Stated task: In the listing below, please print the line that contains "Describe how this" and every line that follows it, exactly.

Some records
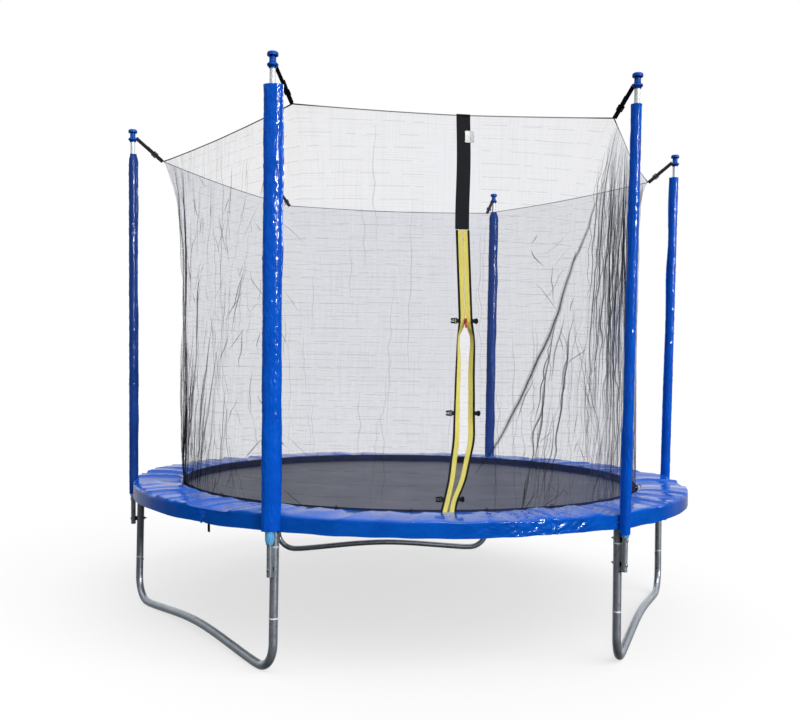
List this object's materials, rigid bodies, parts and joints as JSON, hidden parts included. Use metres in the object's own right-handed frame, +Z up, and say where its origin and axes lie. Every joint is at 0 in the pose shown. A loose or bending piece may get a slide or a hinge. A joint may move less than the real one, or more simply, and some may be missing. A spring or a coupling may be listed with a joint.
{
  "type": "trampoline",
  "caption": "Round garden trampoline: tube ring on U-shaped legs, sprung mat, padded rim, and padded poles holding a corner-hung safety net with a zipped door.",
  "frame": {"origin": "on the ground under the middle of the mat", "axes": "+Z up; -Y out through the middle of the door panel; +X to the right of someone facing the door, through a pole"},
  "size_m": [3.2092, 3.049, 2.611],
  "materials": {
    "galvanised_tube": "galvanised, satin",
    "spring_steel": "zinc plated",
    "blue_pvc": "glossy PVC-coated cloth over foam",
    "cap_plastic": "moulded, satin",
    "black_webbing": "woven webbing",
    "mat_weave": "woven polypropylene",
    "net_mesh": "knitted mesh",
    "zip_tape": "woven tape with black bindings",
    "buckle_plastic": "moulded",
    "pull_plastic": "moulded"
  },
  "bodies": {
    "frame": {"top_rail_1": "galvanised_tube", "leg_extension_1": "galvanised_tube", "pole_lower_1": "galvanised_tube", "pole_upper_1": "galvanised_tube", "pole_sleeve_1": "blue_pvc", "pole_cap_1": "cap_plastic", "net_strap_1": "black_webbing", "top_rail_2": "galvanised_tube", "leg_extension_2": "galvanised_tube", "pole_lower_2": "galvanised_tube", "pole_upper_2": "galvanised_tube", "pole_sleeve_2": "blue_pvc", "pole_cap_2": "cap_plastic", "net_strap_2": "black_webbing", "top_rail_3": "galvanised_tube", "leg_extension_3": "galvanised_tube", "pole_lower_3": "galvanised_tube", "pole_upper_3": "galvanised_tube", "pole_sleeve_3": "blue_pvc", "pole_cap_3": "cap_plastic", "net_strap_3": "black_webbing", "top_rail_4": "galvanised_tube", "leg_extension_4": "galvanised_tube", "pole_lower_4": "galvanised_tube", "pole_upper_4": "galvanised_tube", "pole_sleeve_4": "blue_pvc", "pole_cap_4": "cap_plastic", "net_strap_4": "black_webbing", "top_rail_5": "galvanised_tube", "leg_extension_5": "galvanised_tube", "pole_lower_5": "galvanised_tube", "pole_upper_5": "galvanised_tube", "pole_sleeve_5": "blue_pvc", "pole_cap_5": "cap_plastic", "net_strap_5": "black_webbing", "top_rail_6": "galvanised_tube", "leg_extension_6": "galvanised_tube", "pole_lower_6": "galvanised_tube", "pole_upper_6": "galvanised_tube", "pole_sleeve_6": "blue_pvc", "pole_cap_6": "cap_plastic", "net_strap_6": "black_webbing", "base_leg_1": "galvanised_tube", "base_leg_2": "galvanised_tube", "base_leg_3": "galvanised_tube", "spring_ring": "spring_steel", "pad": "blue_pvc", "net": "net_mesh", "door_band": "black_webbing", "zip_tape_left": "zip_tape", "zip_tape_right": "zip_tape"},
    "mat": {"mat": "mat_weave"},
    "zip_slider": {"zip_slider": "buckle_plastic"},
    "zip_pull": {"zip_pull": "pull_plastic"},
    "buckle_left_upper": {"buckle_left_upper": "buckle_plastic"},
    "buckle_right_upper": {"buckle_right_upper": "buckle_plastic"},
    "buckle_left_middle": {"buckle_left_middle": "buckle_plastic"},
    "buckle_right_middle": {"buckle_right_middle": "buckle_plastic"},
    "buckle_left_lower": {"buckle_left_lower": "buckle_plastic"},
    "buckle_right_lower": {"buckle_right_lower": "buckle_plastic"}
  },
  "joints": [
    {"name": "mat_bounce", "type": "slide", "parent": "frame", "child": "mat", "axis": [0, 0, 1], "range_m": [-0.35, 0], "stiffness_N_per_m": 4000, "springref_m": 0.05, "deforming": ["spring_ring"]},
    {"name": "zip_slide", "type": "slide", "parent": "frame", "child": "zip_slider", "axis": [-0.0447, 0.0204, 0.9988], "range_m": [-0.08, 0.385]},
    {"name": "zip_pull_swing", "type": "hinge", "parent": "zip_slider", "child": "zip_pull", "pos_m": [0.06491, -1.25057, 1.517], "axis": [0.999, 0, 0.0447], "range_deg": [-170, 0]},
    {"name": "buckle_left_upper_swing", "type": "hinge", "parent": "frame", "child": "buckle_left_upper", "pos_m": [0.036, -1.25537, 1.515], "axis": [0, 0, 1], "range_deg": [0, 170]},
    {"name": "buckle_right_upper_swing", "type": "hinge", "parent": "frame", "child": "buckle_right_upper", "pos_m": [0.094, -1.25537, 1.515], "axis": [0, 0, 1], "range_deg": [-170, 0]},
    {"name": "buckle_left_middle_swing", "type": "hinge", "parent": "frame", "child": "buckle_left_middle", "pos_m": [0.01807, -1.26364, 1.11], "axis": [0, 0, 1], "range_deg": [0, 170]},
    {"name": "buckle_right_middle_swing", "type": "hinge", "parent": "frame", "child": "buckle_right_middle", "pos_m": [0.10682, -1.26364, 1.11], "axis": [0, 0, 1], "range_deg": [-170, 0]},
    {"name": "buckle_left_lower_swing", "type": "hinge", "parent": "frame", "child": "buckle_left_lower", "pos_m": [-0.025, -1.2713, 0.735], "axis": [0, 0, 1], "range_deg": [0, 170]},
    {"name": "buckle_right_lower_swing", "type": "hinge", "parent": "frame", "child": "buckle_right_lower", "pos_m": [0.0525, -1.2713, 0.735], "axis": [0, 0, 1], "range_deg": [-170, 0]}
  ]
}
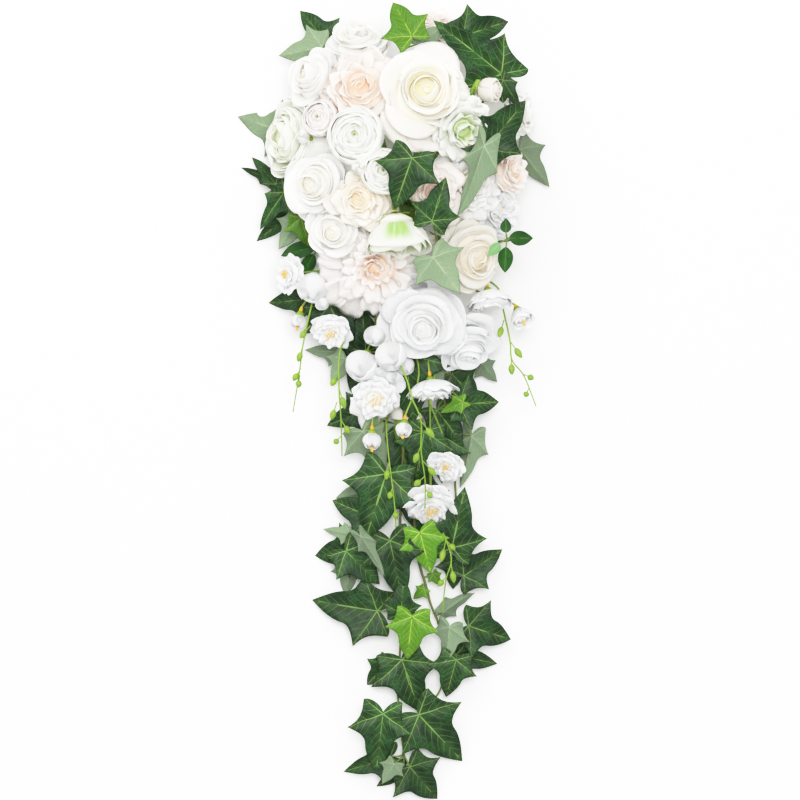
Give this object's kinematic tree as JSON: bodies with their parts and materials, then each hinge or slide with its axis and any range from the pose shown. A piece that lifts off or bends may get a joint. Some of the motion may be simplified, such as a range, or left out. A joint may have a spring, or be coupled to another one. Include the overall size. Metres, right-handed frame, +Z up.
{
  "type": "bridal bouquet",
  "caption": "Cascading bridal bouquet of white, cream and blush fabric roses with cherry blossoms, green buds and trailing ivy, lying on its back",
  "frame": {"origin": "centre of the bounding box in X and Y, on the surface that the bouquet lies on", "axes": "+Y from the trailing ivy tips to the top of the flower head, +Z up out of the flowers' faces, +X to the bouquet's right as seen from the front"},
  "size_m": [0.2817, 0.7094, 0.148],
  "materials": {
    "cream": "matt cream silk petals",
    "white": "matt white silk petals",
    "blush": "matt blush silk petals",
    "champagne": "matt champagne silk petals",
    "ivory": "matt ivory silk petals with a green tint",
    "stem": "green stems",
    "ivy": "dark green leaves with pale veins",
    "ruscus": "mid green narrow leaves",
    "bud": "lime green buds",
    "ribbon": "ivory satin ribbon"
  },
  "bodies": {
    "root": {"blossom_spray_centre": "white", "blossom_spray_left": "white", "blossom_spray_low": "white", "blossom_spray_right": "white", "bound_stems": "stem", "bud_cluster_centre": "white", "bud_cluster_left": "white", "bud_strand_centre": "bud", "bud_strand_far_left": "bud", "bud_strand_inner": "bud", "bud_strand_left": "bud", "bud_strand_low": "bud", "bud_strand_right": "bud", "bud_white_centre": "white", "bud_white_left": "white", "dahlia_blush": "blush", "ivy_sprig_centre": "ivy", "ivy_sprig_far_right": "ivy", "ivy_sprig_left": "ivy", "ivy_sprig_left_low": "ivy", "ivy_sprig_low": "ivy", "ivy_sprig_lower_left": "ivy", "ivy_sprig_right": "ivy", "ivy_sprig_top": "ivy", "ivy_sprig_top_left": "ivy", "ivy_sprig_top_right": "ivy", "ivy_vine_centre": "ivy", "ivy_vine_left": "ivy", "ivy_vine_low": "ivy", "ivy_vine_right": "ivy", "lisianthus_green": "ivory", "peony_ivory_left": "ivory", "ranunculus_blush": "blush", "ranunculus_green_eye": "white", "ranunculus_white": "white", "ribbon_wrap": "ribbon", "rose_blush_back": "blush", "rose_blush_centre": "blush", "rose_blush_right": "blush", "rose_blush_top": "blush", "rose_champagne": "champagne", "rose_cream_large": "cream", "rose_cream_right": "cream", "rose_white_far_right": "white", "rose_white_large": "white", "rose_white_left": "white", "rose_white_lower_left": "white", "rose_white_lower_right": "white", "rose_white_right": "white", "rose_white_top": "white", "rose_white_upper_left": "white", "rosebud_right": "cream", "ruffled_white_right": "white", "ruscus_sprig_left": "ruscus", "ruscus_sprig_right": "ruscus", "tulip_green_streak": "ivory"}
  },
  "joints": []
}
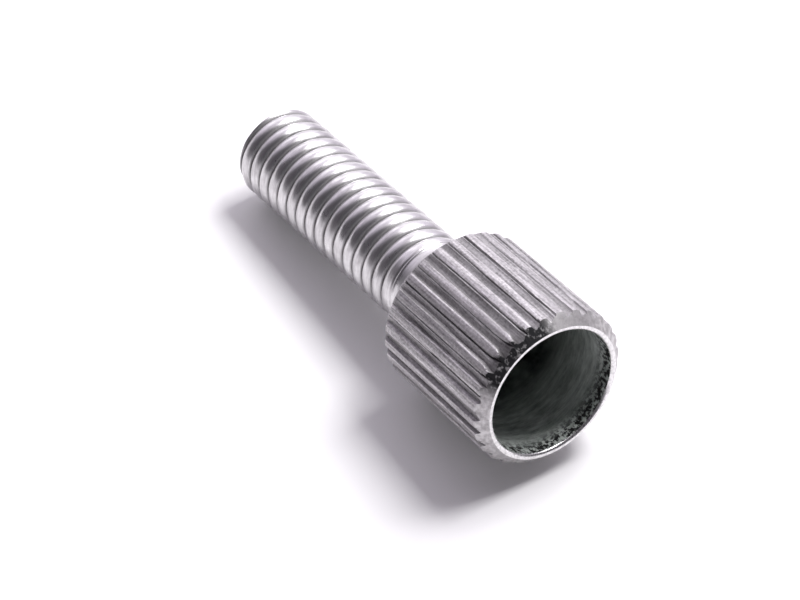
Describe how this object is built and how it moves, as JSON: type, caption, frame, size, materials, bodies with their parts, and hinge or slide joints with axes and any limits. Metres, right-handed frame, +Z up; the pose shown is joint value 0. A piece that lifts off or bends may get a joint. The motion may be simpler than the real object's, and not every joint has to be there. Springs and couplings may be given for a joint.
{
  "type": "cable adjuster screw",
  "caption": "Hollow cable adjuster screw: a straight-knurled cup head whose socket takes the cable housing's end, on a threaded shank the inner cable runs through.",
  "frame": {"origin": "bottom centre of the bounding box, on the surface the screw lies on", "axes": "+X toward the knurled head, which lies a few degrees higher than the tip; +Z up"},
  "size_m": [0.029, 0.0098, 0.0106],
  "materials": {
    "steel": "bright turned and plated, axial tool marks on the knurl"
  },
  "bodies": {
    "root": {"adjuster_screw": "steel"}
  },
  "joints": []
}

Response to this exercise:
Describe how this object is built and how it moves, as JSON: type, caption, frame, size, materials, bodies with their parts, and hinge or slide joints with axes and any limits. Metres, right-handed frame, +Z up; the pose shown is joint value 0. A piece that lifts off or bends may get a joint. The motion may be simpler than the real object's, and not every joint has to be there. Springs and couplings may be given for a joint.
{
  "type": "cable adjuster screw",
  "caption": "Hollow cable adjuster screw: a straight-knurled cup head whose socket takes the cable housing's end, on a threaded shank the inner cable runs through.",
  "frame": {"origin": "bottom centre of the bounding box, on the surface the screw lies on", "axes": "+X toward the knurled head, which lies a few degrees higher than the tip; +Z up"},
  "size_m": [0.029, 0.0098, 0.0106],
  "materials": {
    "steel": "bright turned and plated, axial tool marks on the knurl"
  },
  "bodies": {
    "root": {"adjuster_screw": "steel"}
  },
  "joints": []
}